Tours with this company consist of half- and full-day excursions to lesser-known parts of the region—specifically the relatively new Coombsville appellation just east of Napa proper. The “Classic Tour” includes a pickup in downtown Napa, a stop at a tasting room nearby, a tour of Coombsville, and a visit to one of a handful of wineries in the countryside. The “Basic Tour” adds a second winery and a stop at the Napa Valley Distillery. Tasting fees are not included in the price, but passengers do get discounts. Tours can accommodate up to six people. $65-$90 per person, plus additional tasting fees that range from $20 to $50.

People on a Rooted Fork Foodie Tour gather in front of a local restaurant.

People on a Rooted Fork Foodie Tour gather in front of a local restaurant.

Courtesy of Rooted Fork Foodie Tours

Eat your way through downtown Napa

With Michelin-starred restaurants such as The French Laundry, The Restaurant at Meadowood, and others, it’s no secret that the Napa Valley is a foodie destination. While most of the celebrated restaurants are located up-Valley, Downtown Napa isn’t too shabby a food scene, either. One way to get familiar with restaurants there: go on a walk with Rooted Fork Foodie Tours.

The outfitter launched in spring and currently offers two different options—one that incorporates eight food-and-drink pairings at eight different restaurants, and another that focuses on seven different brunch experiences around town. Both tours last about three hours and cover roughly 1-1.5 miles of walking. Individual stops change regularly but often include Sky & Vine rooftop bar (which has Moscow Mules on tap), Alexis Baking Company, Italian restaurants Ca’ Momi and Oenotri, and Hudson Greens and Goods at Oxbow Public Market. Both alcoholic and nonalcoholic versions of each tour are available; guests must be 18 or older to participate (and 21 or older to drink). $90-$95 per person.

Marvel at the marshland wildlife

One part of the Napa Valley that doesn’t receive many visitors: the Napa-Sonoma Marshes Wildlife Area where Napa and Sonoma counties converge at the northern edge of San Francisco Bay. Small-boat tours with Captain “Aussie” Bob at Wombat Charters offer intimate opportunities to explore this region that features more than 15,000 acres of bay lands, tidal sloughs, and wetland habitats.

Wombat launched its tours in 2017, and most run about three hours. Trips are offered in the daytime, when there are more reliable sightings of birds, seals, and otters, and at sunset, when the sky explodes with pink and orange and purple. The outfitter runs two boats on each of these routes—one with a capacity of four passengers, the other with a capacity of six. Riders are welcome to bring wine and snacks aboard the boats. $95-$150 per person.

Honig Winery in Rutherford uses a number of green practices in its winemaking.
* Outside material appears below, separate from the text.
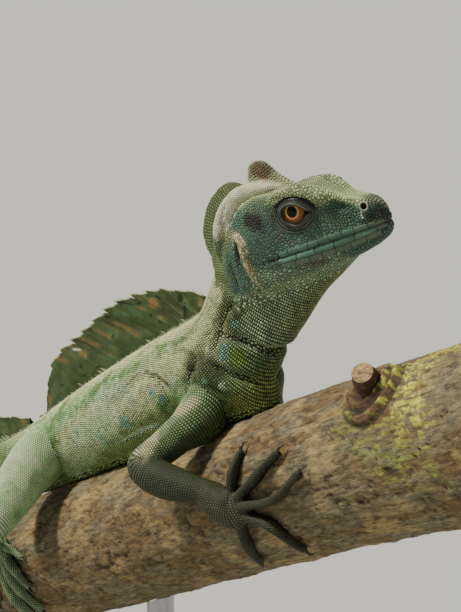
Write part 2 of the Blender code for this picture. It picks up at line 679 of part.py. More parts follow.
# Toes: (along the branch, degrees round it) at root, middle joint and tip, then half width at the root
PALM = (33.0, 94.5)
PALM_HALF_WIDTH = 0.0056
FINGERS = [((34.5, 86.0), (37.3, 72.0), (40.0, 58.0), 1.6),
           ((37.5, 88.5), (48.5, 79.0), (58.6, 67.5), 1.7),
           ((38.5, 94.5), (54.0, 96.0), (67.0, 85.0), 1.75),
           ((37.5, 101.0), (46.8, 112.0), (49.5, 139.0), 1.7),
           ((34.0, 104.5), (31.0, 121.0), (27.0, 141.0), 1.6)]
SOLE = (-113.5, 66.5)
SOLE_HALF_WIDTH = 0.0058
TOES = [((-108.0, 68.0), (-101.5, 73.0), (-95.0, 82.0), 1.65),
        ((-107.5, 71.0), (-101.0, 88.0), (-97.0, 106.0), 1.8),
        ((-107.5, 75.0), (-103.0, 101.0), (-100.0, 129.0), 1.9),
        ((-109.0, 77.5), (-108.5, 112.0), (-109.0, 152.0), 1.95),
        ((-112.5, 76.0), (-118.0, 92.0), (-122.0, 112.0), 1.7)]
CLAW_LENGTH = 0.0042
TOE_SIDES = 6
LEFT_HAND_SHIFT = -0.018  # along the branch
LEFT_FOOT_SHIFT = -0.008


def limb_rows(route, side, shift):
    """A limb's points and radii in metres, on the right (1) or the left (-1), slid along the branch."""
    rows = []
    for k, (x, y, z, radius) in enumerate(route):
        slide = BRANCH_AXIS * shift * min(1.0, k / 4)
        rows.append([*(NAPE + mm([x, -side * y, z]) + slide), radius * 0.001])
    return rows


def limb_part(name, rows, start, end, count, gap_start=True):
    """The stretch of a limb between two places along its route."""
    def speed(at):
        here, there = smooth_rows(rows, [at - 0.005, at + 0.005])[:, :3]
        return np.linalg.norm(there - here) / 0.01

    first = start + (0.5 * GAP / speed(start) if gap_start else 0.0)
    final = end - 0.5 * GAP / speed(end)
    sampled = smooth_rows(rows, np.linspace(first, final, count))
    return tube(name, sampled[:, :3], sampled[:, 3], LIMB_SIDES, side_way=np.array([0.0, 0.0, 1.0]))


def toe(name, side, shift, root, joint, tip, half_width):
    """A toe along the branch's surface with a swelling at each joint, and a claw whose point turns down."""
    lift = np.array([half_width + 0.45, half_width + 0.95, half_width * 0.55 + 0.35]) * 0.001
    ends = [(root, lift[0]), (joint, lift[1]), (tip, lift[2])]
    t = np.linspace(0, 2, 7)
    marks = smooth_rows([[d, a, h] for (d, a), h in ends], t)
    path = np.array([on_branch(d * 0.001 + shift, side * a, h) for d, a, h in marks])
    thin = half_width * 0.001 * (1 - 0.17 * t) * (1 + 0.10 * np.cos(t * 2 * math.pi))
    toe_piece = tube(name, path, thin, TOE_SIDES, flat=0.92)
    way = unit(path[-1] - path[-2])
    down = unit(on_branch(marks[-1][0] * 0.001 + shift, side * marks[-1][1], 0.0) - path[-1])
    claw_path = [path[-1] + way * CLAW_LENGTH * u + down * (0.0004 * u * u - 0.0009 * math.sin(u * math.pi))
                 for u in np.linspace(-0.35, 1.0, 5)]
    claw = tube(name + "_claw", np.array(claw_path), thin[-1] * np.array([0.62, 0.64, 0.52, 0.32, 0.08]), 5)
    return [toe_piece, claw]


def build_paw(name, rows, side, shift, centre, toes, half_width):
    """Palm or sole with its toes, from the wrist or ankle on."""
    middle = on_branch(centre[0] * 0.001 + shift, side * centre[1], 0.0031)
    out = unit(middle - branch_middle(centre[0] * 0.001 + shift))
    roots = np.mean([on_branch(t[0][0] * 0.001 + shift, side * t[0][1], 0.0027) for t in toes], axis=0)
    path = smooth_rows([rows[-1][:3], middle, roots + unit(roots - middle) * 0.0015], np.linspace(0, 2, 7))
    shares = np.linspace(0, 1, 7)
    palm = [rows[-1][3], half_width, half_width * 0.95, half_width * 0.6]
    radius = np.interp(shares, [0, 0.4, 0.8, 1.0], palm)
    flatness = np.interp(shares, [0, 0.5, 1.0], [1.0, 0.62, 0.5])
    ways = np.gradient(path, axis=0)
    turn = np.linspace(0, 2 * math.pi, LIMB_SIDES, endpoint=False)
    rings = []
    for point, way, r, flat in zip(path, ways, radius, flatness):
        way = unit(way)
        normal = unit(out - way * (out @ way))
        across = np.cross(way, normal)
        rings.append(point + r * (np.outer(np.cos(turn), across) + flat * np.outer(np.sin(turn), normal)))
    pieces = [ring_solid(name, rings)]
    for k, (root, joint, tip, half) in enumerate(toes):
        pieces += toe(f"{name}_{k}", side, shift, root, joint, tip, half)
    return fuse(name, pieces)


def build_limbs(torso, neck, tail_root, branch):
    for side, word in ((1, "right"), (-1, "left")):
        shift = 0.0 if side == 1 else LEFT_HAND_SHIFT
        rows = limb_rows(ARM_ROUTE, side, shift)
        upper = limb_part(f"upper_arm_{word}", rows, 0.0, ELBOW, 9, gap_start=False)
        fore = limb_part(f"forearm_{word}", rows, ELBOW, WRIST, 9)
        hand = build_paw(f"hand_{word}", rows, side, shift, PALM, FINGERS, PALM_HALF_WIDTH)
        fit_against(upper, torso, neck, branch)
        fit_against(fore, upper, torso, branch)
        fit_against(hand, fore, branch)
        shift = 0.0 if side == 1 else LEFT_FOOT_SHIFT
        rows = limb_rows(LEG_ROUTE, side, shift)
        thigh = limb_part(f"thigh_{word}", rows, 0.0, ELBOW, 10, gap_start=False)
        shank = limb_part(f"shank_{word}", rows, ELBOW, WRIST, 9)
        foot = build_paw(f"foot_{word}", rows, side, shift, SOLE, TOES, SOLE_HALF_WIDTH)
        fit_against(thigh, torso, tail_root, branch)
        fit_against(shank, thigh, branch)
        fit_against(foot, shank, branch)


# Perch and stand

def bark_radius(distance, turn):
    """The branch's radius. It thickens a little towards the front, and waves round its far side only."""
    swell = 1.0 + 0.06 * max(0.0, (distance - 0.075) / 0.065) ** 1.5
    taper = 1.0 - 0.05 * max(0.0, (-0.14 - distance) / 0.06)
    wave = 0.0005 * math.sin(distance * 90 + 2 * turn) * max(0.0, -math.cos(turn)) ** 2
    return BRANCH_RADIUS * swell * taper - abs(wave)


def build_branch():
    right = np.array([0.0, -1.0, 0.0])
    rings = []
    for distance in np.linspace(BRANCH_FROM, BRANCH_TO, 15):
        ring = []
        for a in np.linspace(0, 2 * math.pi, BRANCH_SIDES, endpoint=False):
            outward = BRANCH_TOP * math.cos(a) + right * math.sin(a)
            ring.append(branch_middle(distance) + outward * bark_radius(distance, a))
        rings.append(ring)
    wood = ring_solid("perch_branch", rings)
    distance, turn = KNOT_AT
    foot = on_branch(distance, turn, -0.004)
    out = unit(on_branch(distance, turn, 0.01) - foot)
    middle = on_branch(distance + 0.004, turn + 8, -0.0035)
    collar = ellipsoid("collar", middle, (BRANCH_AXIS, np.cross(out, BRANCH_AXIS), out), COLLAR_RADII, 9, 18)
    stub = tube("stub", foot + np.outer(STUB_REACH, STUB_WAY), STUB_RADII, 12)
    return fuse("perch_branch", [wood, collar, stub])


def build_stand(branch):
    length, width, height = BASE_SIZE
    corner = np.linspace(0, math.pi / 2, 6)
    outline = []
    for k, (sx, sy) in enumerate(((1, 1), (-1, 1), (-1, -1), (1, -1))):
        for a in corner + k * math.pi / 2:
            outline.append((sx * (length / 2 - BASE_CORNER) + BASE_CORNER * math.cos(a),
                            sy * (width / 2 - BASE_CORNER) + BASE_CORNER * math.sin(a)))
    outline = np.array(outline)
    shrink = 1 - 2 * BASE_EDGE / np.array([length, width])
    rings = [np.column_stack([outline, np.full(len(outline), 0.0)]),
             np.column_stack([outline, np.full(len(outline), height - BASE_EDGE)]),
             np.column_stack([outline * shrink, np.full(len(outline), height)])]
    base = ring_solid("stand_base", rings)
    base.data.set_sharp_from_angle(angle=math.radians(30))
    nodes = [base]
    for word, x in ROD_PLACES.items():
        top = BRANCH_HEIGHT + (x - NAPE[0]) * math.tan(BRANCH_PITCH)
        path = np.array([[x, 0, z] for z in np.linspace(height + GAP, top, 3)])
        rod = tube(f"stand_rod_{word}", path, [ROD_RADIUS] * 3, 16, side_way=np.array([1.0, 0.0, 0.0]))
        nodes.append(fit_against(rod, branch))
    return nodes


# Colours

PALETTE = {
    "skin_head": ((0.075, 0.150, 0.105), 0.5),
    "skin_body": ((0.230, 0.290, 0.150), 0.55),
    "skin_limb": ((0.130, 0.160, 0.095), 0.55),
    "crest": ((0.080, 0.110, 0.065), 0.55),
    "eye": ((0.600, 0.260, 0.050), 0.1),
    "wood": ((0.170, 0.110, 0.065), 0.85),
    "base": ((0.030, 0.028, 0.026), 0.35),
    "rod": ((0.350, 0.350, 0.360), 0.3),
}


def paint(obj, slot, metallic=0.0):
    colour, roughness = PALETTE[slot]
    material = bpy.data.materials.get(slot) or bpy.data.materials.new(slot)
    material.use_nodes = True
    shader = material.node_tree.nodes["Principled BSDF"]
    shader.inputs["Base Color"].default_value = (*colour, 1.0)
    shader.inputs["Roughness"].default_value = roughness
    shader.inputs["Metallic"].default_value = metallic
    obj.data.materials.clear()
    obj.data.materials.append(material)


def slot_of(name):
    """The colour of a node, from its name."""
    starts = (("eye", "eye"), ("head", "skin_head"), ("jaw", "skin_head"), ("crest", "crest"),
              ("perch", "wood"), ("stand_base", "base"), ("stand_rod", "rod"), ("torso", "skin_body"),
              ("neck", "skin_body"), ("tail", "skin_body"))
    for start, slot in starts:
        if name.startswith(start):
            return slot
    return "skin_limb"


def main():
    for obj in list(bpy.data.objects):
        bpy.data.objects.remove(obj)
    branch = build_branch()
    build_stand(branch)
    torso, neck = build_torso(), build_neck()
    tails = build_tail()
    head, jaw, _, whole = build_head()
    build_head_crests(whole)
    fit_against(neck, whole)
    remove(whole)
    build_back_crest(torso, neck)
    build_tail_crest(tails)
    build_limbs(torso, neck, tails[0], branch)
    for obj in bpy.data.objects:
        paint(obj, slot_of(obj.name), 1.0 if obj.name.startswith("stand_rod") else 0.0)


main()
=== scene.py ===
"""The looks of a male green basilisk on its perch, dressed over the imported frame.

Tables are in millimetres. Body tables are measured from NAPE and head tables from SKULL_BASE along the head's
own axes, as in the part's source.
"""

import math

import bpy
import numpy as np
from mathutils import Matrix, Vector, noise
from mathutils.bvhtree import BVHTree
from mathutils.kdtree import KDTree


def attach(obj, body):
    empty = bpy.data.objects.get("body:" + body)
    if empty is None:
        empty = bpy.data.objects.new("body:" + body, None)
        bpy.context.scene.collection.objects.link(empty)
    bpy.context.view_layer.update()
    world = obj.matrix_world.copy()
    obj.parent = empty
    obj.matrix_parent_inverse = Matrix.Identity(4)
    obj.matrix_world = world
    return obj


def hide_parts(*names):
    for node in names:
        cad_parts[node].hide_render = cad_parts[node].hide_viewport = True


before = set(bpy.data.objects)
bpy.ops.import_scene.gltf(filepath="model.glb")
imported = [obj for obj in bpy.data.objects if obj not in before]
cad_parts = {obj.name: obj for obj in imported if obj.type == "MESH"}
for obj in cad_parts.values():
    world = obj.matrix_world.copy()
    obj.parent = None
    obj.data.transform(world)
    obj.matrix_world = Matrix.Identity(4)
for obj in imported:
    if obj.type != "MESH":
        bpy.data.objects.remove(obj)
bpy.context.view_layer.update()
RANDOM = np.random.default_rng(7)


def mm(values):
    """Millimetres as metres."""
    return np.asarray(values, float) * 0.001


UP = np.array([0.0, 0.0, 1.0])

# The branch
BRANCH_RADIUS = 0.0255
BRANCH_PITCH = math.radians(25.7)
BRANCH_HEIGHT = 0.2317  # of its axis, above the nape's place on X
BRANCH_FROM = -0.200  # along its axis, from that point
BRANCH_TO = 0.140
BRANCH_SAG = 0.0038  # of its front end below a straight line
KNOT_AT = (0.093, 34.0)  # along the axis, and degrees round from the top towards the right
STUB_WAY = np.array([0.248, -0.709, 0.660])
STUB_REACH = mm([0.0, 6.0, 11.0, 14.5])
STUB_RADII = mm([5.4, 4.4, 3.9, 3.4])

# The lizard
NAPE = np.array([0.060, 0.0, 0.300])
SKULL_BASE = NAPE + mm([0.7, 0.0, 13.8])
HEAD_TURN = math.radians(21.0)  # to its left
HEAD_PITCH = math.radians(20.0)  # nose up
HEAD_ROLL = math.radians(5.0)  # crown towards its right
MOUTH_HEIGHT = -0.0011  # of the line of the mouth, in the head's own axes
EYE_CENTRE = mm([33.0, 7.4, 11.0])
EYE_RADIUS = 0.0050
TAIL_LENGTH = 0.475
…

Honig Winery in Rutherford uses a number of green practices in its winemaking.

Photo by Devin Cruz

Learn on a winery eco-tour and tasting

With dual commitments to solar power and sustainable farming (as well as special dogs that can sniff out pests and obviate the need for pesticides), Rutherford’s Honig Winery is one of the greenest properties in the entire Napa Valley. A guided tour through the estate vineyard is an ideal way to learn about the winery’s environmentally friendly practices.

The Eco-Tour & Tasting begins every day at 10 a.m. in the tasting room. Visitors start by sampling the winery’s award-winning sauvignon blanc, then they board a six-passenger golf cart and head out into the vineyard. As the cart weaves between the vines, the guides point out initiatives such as managing water use, providing wildlife habitat, and restoring the Rutherford Reach of the Napa River. The tour also swings by the apiary—one of the most sophisticated winery bee programs in the entire valley, and honeybees signal a thriving ecosystem. The Eco-Tour concludes back in the tasting room to try some current-release wines. $45 per person.